I took notice of boys at a pretty young age. At six, I confidently declared whom I was going to marry. Anthony Clark was destined to be mine! Alas, it wasn’t to be.
One summer I went to day camp at the park district just outside my neighborhood while my mother worked. (Am I kidding? I went to a day camp EVERY summer!) This particular summer, there was a guy at camp who was all the gorgeous that my pre-adolescent self could stand.
I didn’t have braces yet at the time — a definite strike against me. My hairstyles were probably worth two strikes. Nevertheless, I was determined to shoot my shot. I couldn’t very well write my crush a love note. If that got out, I’d have to move to Missouri to get away from the embarrassment.
“DJ” was known to wear wristbands. Oh, how I wish I could recall how I got them from him. What did I say? How clever was I? I have no clue. I suppose I wasn’t too sharp because I seem to have blocked the memory. The memory I should’ve blocked? The one where I saw him talking to someone not orthodontically challenged and who was more his age. Why forget? Because that was the moment that I walked up to them, KISSED his wristbands, and threw them at him before running away!
Why Lord?
I tell you this because it would be another few years before someone took me to church and plugged me in with people my age who were serving God openly. The heart I wanted to give away so much would be safest in His hands. I had no clue how much I needed that space to express love as vulnerable as I was then. That initial introduction to church didn’t prevent me from making bad decisions or getting into wrong crowds and precarious situations. Thankfully, no matter how long I was away or how wrong I was, the church became a place where I could always return home.

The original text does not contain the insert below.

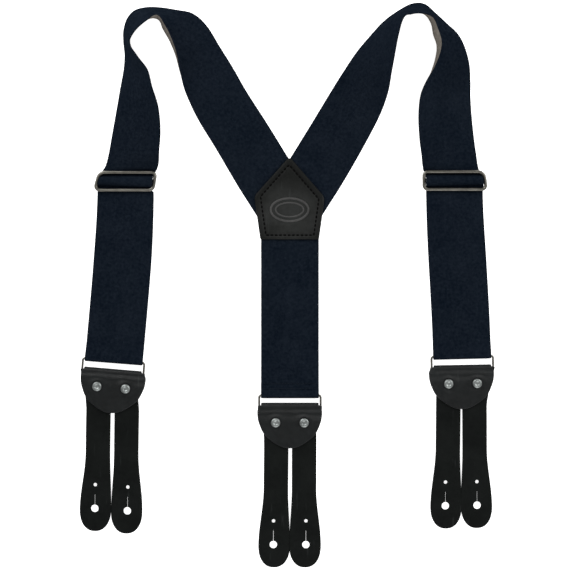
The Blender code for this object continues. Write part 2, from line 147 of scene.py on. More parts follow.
RIGHT_LOOP = (
    (3, 111, -32, 0, 0, 0, 1, HIGH),
    (22, 142, -32, 10, 0, 0),
    (39, 170, -34, 18, 0, 0),
    (51, 189, -35, 30, -5, 0),
    (62, 205, -38, 45, -10, 0),
    (73, 218, -42, 58, -10, 0),
    (85, 231, -58, 67, -10, 0),
    (97, 240, -73, 76.5, -5, 0),
    (110, 247, -102, 71, 0, 0),
    (121, 247, -106, 69, 8, 14),
    (130, 240, -112, 68, 30, 44),
    (140, 231, -131, 62, 56, 56),
    (151, 220.5, -147, 51, 52, 74),
    (157.2, 208.3, -159, 41, 50, 80),
    (160.9, 194, -167, 28, 32, 84),
    (161.8, 179, -175, 24, 20, 50),
    (161.8, 165, -177, 22, 10, 14),
    (163, 147, -178, 18, 5, 0),
    (165, 128, -179, 13, 0, 0, 0.99, LOW),
    (166.8, 115, -179, 8, 0, 0, 0.97, 0.9),
    (168.1, 105.5, -180, 3, 0, 0, 0.965, 1.6),
    (169.1, 101, -180, 0, 0, 0, 0.965, HIGH),
)
STATIONS = {"left": LEFT_LOOP, "right": RIGHT_LOOP}
MITRES = {"left": ((2, 60), (-25.7, 60)), "right": ((3, 60), (30.7, 60))}
LOOP_TOP = 8  # the station at the top of each loop, where the strap is split
ROWS_PER_STATION = 10
MITRE_ROWS = 16  # from the mitred end under the patch to the first station
# The webbing narrows as it passes its slide: (distance below the slide's middle, share of the
# full width, how far its middle lies from the slide's), in millimetres.
GATHER = {
    "left": (
        (-9.5, 0.93, 3.2), (-6.2, 0.905, 1.65), (-4, 0.918, 1.05), (0, 0.93, 0.2),
        (4, 0.942, -0.75), (6.2, 0.948, -1.2), (8, 0.975, 0), (75, 1, 0),
    ),
    "right": (
        (-9.5, 0.965, -3.2), (-6.2, 0.975, -0.9), (-4, 0.98, -0.8), (0, 0.988, -0.4),
        (4, 0.994, 0), (6.2, 0.996, 0.1), (8, 0.98, -0.3), (75, 1, 0),
    ),
}
# Corners of each slide's wire, moved sideways from a plain rectangle, and their radii: upper
# right, upper left, lower left, lower right (mm).
SLIDE_SKEW = {"left": (-0.6, 4.5, 0.0, -3.0), "right": (-1.8, 0.0, 0.1, 0.2)}
SLIDE_CORNERS = {"left": (3.2, 6.0, 3.6, 4.6), "right": (6.0, 3.4, 3.6, 3.6)}

PATCH_OUTLINE = ((2.5, 112.7), (-28.4, 78), (-23, 40), (28.5, 40), (33.6, 77))  # mm
PATCH_CORNERS = (3.0, 8.0, 1.6, 1.6, 9.0)  # their radii, mm
PATCH_SEAM_IN = (4.5, 5.4, 3.7, 4.9, 5.0)  # from each side, starting at the first corner, mm
PATCH_REACH = 30 * MM  # from its edge to its middle
PATCH_INNERMOST = 0.92  # share of that at its innermost ring of points
PATCH_RINGS = (  # the face's rings of points, from the edge inwards, mm
    0, 0.1, 0.25, 0.5, 0.8, 1.3, 2, 2.8, 3.6, 4.2, 4.7, 5.2, 5.8, 6.6, 7.6, 9, 11, 14, 18, 22, 26,
)
EMBLEM_Y = 66 * MM
EMBLEM_OVALS = ((16.5, 10.0, 1.0), (12.2, 6.2, 0.7))  # half width, half height, radius, mm
BACK_STRAP_TOP = 59.3 * MM
BACK_UNDER_PATCH, BACK_SETTLED = 24 * MM, 44 * MM  # it drops to the surface between these
BACK_RETURN = 22 * MM  # its end is turned up behind by this much
BACK_SEAMS = (6.0 * MM, 10.5 * MM)  # above the ring's bar

# The flap's outline: distance below the top of its fold, and half width there (mm).
FLAP_OUTLINE = (
    (4.9, 28.35),
    (8.5, 28.4),
    (14.0, 27.7),
    (19.5, 25.8),
    (24.4, 23.4),
    (29.2, 19.3),
    (34.4, 12.2),
    (37.4, 6.0),
    (38.3, 0.0),
)
FOLD_HALF = 25.3  # half width of the fold where it lies between the ring's sides
SHOULDER_HALF = 28.2  # and where it has cleared them
SHOULDER_CLEAR = 1.75 * MM  # middle of the leather above or below the wire where that is
FOLD_STRETCH = {"left": 1.3, "back": 1.8, "right": 1.3}  # how far the soft fold stands out
FLAP_SWELL = 1.1 * MM  # of the front leaf, between the fold and the rivets
FLAP_RIPPLE = 0.7 * MM
RIVET_DIMPLE = 0.25 * MM
FLAP_ASIDE = {"left": 0.9, "back": -0.2, "right": -1.0}  # below its fold, mm

# How far each tongue wanders sideways below its rivet: under the flap, and at its end (mm).
TONGUE_WANDER = {
    "left_outer": (1.5, 0.55),
    "left_inner": (1.4, 0.7),
    "back_left": (0.7, -0.45),
    "back_right": (0.1, -0.35),
    "right_inner": (0.0, -0.8),
    "right_outer": (-2.3, -1.2),
}
# Tongue outline, measured from its rivet. The spoon is its wide end.
SHANK_HALF = 10.75 * MM
SHANK_TOP = 9.2 * MM  # above the rivet, so that the flap has room to bend
SPOON_OUTER = 15.0 * MM
SPOON_INNER = {"left": 12.5 * MM, "back": 12.8 * MM, "right": 12.4 * MM}
SPOON_START = 58 * MM
SPOON_WIDEST = 108 * MM
TONGUE_END = 127.4 * MM
BUTTONHOLE_RADIUS = 3.3 * MM
BUTTONHOLE_ABOVE_END = 20 * MM
BUTTONHOLE_OUT = 1.8 * MM
SLIT_LENGTH = 9 * MM
SLIT_HALF = 0.14 * MM
STOP_HOLE_RADIUS = 1.55 * MM
STOP_HOLE_ABOVE = 20.8 * MM
TONGUE_DROOP = 2.3 * MM  # from under its flap down to the surface
TONGUE_WARP = 0.9 * MM
UNDER_FLAP = 26 * MM  # a flap covers its tongues down to here
SURFACE_GAP = 0.2 * MM  # the least height of a tongue's underside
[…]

When I finally began learning balance in human love, the consistency of those who displayed a heart for God and people changed me forever. One of my favorite love stories in the Bible is when David encounters Abigail in 1 Samuel 25. Abigail’s husband Nabal was prideful and gruff and had the misfortune of offending David, a great warrior. In response, David decided to wipe out every male associated with Nabal.
May God do so to the enemies of David, and more also, if by morning I leave as much as one male of any who belong to him. I Samuel 25:22 NASB
Clearly, David is not one to be toyed with! Luckily Abigail intervened by esteeming David and reminding him of his future destiny, which softened his heart. Later, David remembered how she spoke to him. After her husband died, he made her his wife!
The first time I heard it said that ‘In every man, there’s a king and a fool; who you speak to is who you’ll get,’ was from my former pastor, Dr. Robb Thompson. What impresses me about this story is Abigail’s wisdom to address the king in David, likely knowing that going to try and change the “fool’s” mind wouldn’t have succeeded. She loved God, but she also loved the people that would die as a result of her husband’s foolishness. Her tactic to save them wasn’t her beauty or anything external. She used the Word of God that had been spoken over David’s life.
Similarly, I believe God is tugging on our hearts about how to love and cover our alliances. Like Abigail, we have to love God enough that we can exercise wisdom, especially if the actions of those close to us threaten to bring death to our front door. Back in my wristband-kissing days, I didn’t have the sense to know that choosing a partner for myself solely based upon looks could set me up for disaster. As a result, I spent time with lots of fools and likely passed up some future kings. Oblivious to how to embrace what my heart truly needed, I spent years living the phrase, If loving you is wrong, I don’t want to be right. I can only credit the grace of God that I’m now spending my days and nights with a king whom I love to esteem!